Principal topics include:
- Commercial banks and bank regulators
- Global harmonization of bank regulation
- Payment systems and payment law
- Legacy technologies and internal controls
- Economics of networks and platforms
- Economic drivers of innovation
- Better regulation and new governance
- The rise of smart machines
- Evidence-based problem solving
- 'RegTech' is the new FinTech
- Faster payments/immediate payments
- Bitcoin, blockchain, distributed ledger
- FinTech regulation in the United States; United Kingdom and European Union; China; and India.
- Digital Consumer Protection Law 12.5 pts
Digital technology is changing markets and the way in which consumers interact with them. This subject investigates the challenges raised by this transformation for policies and laws that aim to protect consumers in their market dealings and for the values that underpin these regimes. It will do this through a series of case studies critically examining different features of the consumer-market exchange in a digital age and the responses by governments to date.
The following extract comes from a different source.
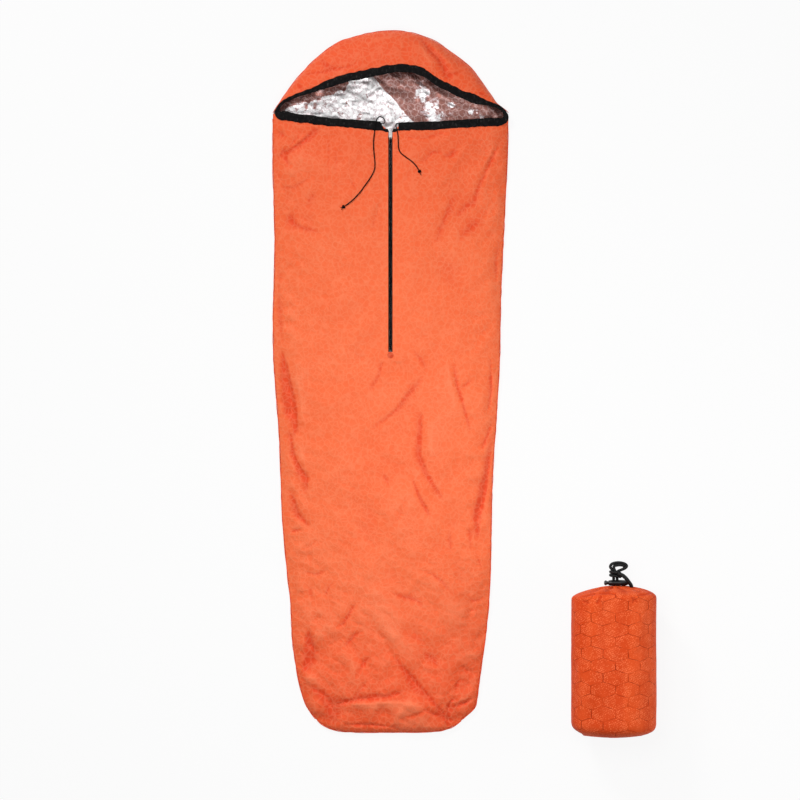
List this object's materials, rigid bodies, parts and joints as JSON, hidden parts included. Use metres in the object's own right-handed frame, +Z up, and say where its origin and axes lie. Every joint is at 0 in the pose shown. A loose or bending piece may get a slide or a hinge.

Through the lens of these case studies, students will:
- critically consider the adequacy of traditional policy and law in responding to the challenges raised by digital technology in the consumer market;
- explore what additional types of interventions and strategies might be used in responding to the distinctive characteristics of the digital consumer market; and
- investigate and evaluate the responses of different jurisdictions, including, as relevant, Australia, India, China, ASEAN, European Union, Canada and the United States in addressing effective consumer protection in a digital age.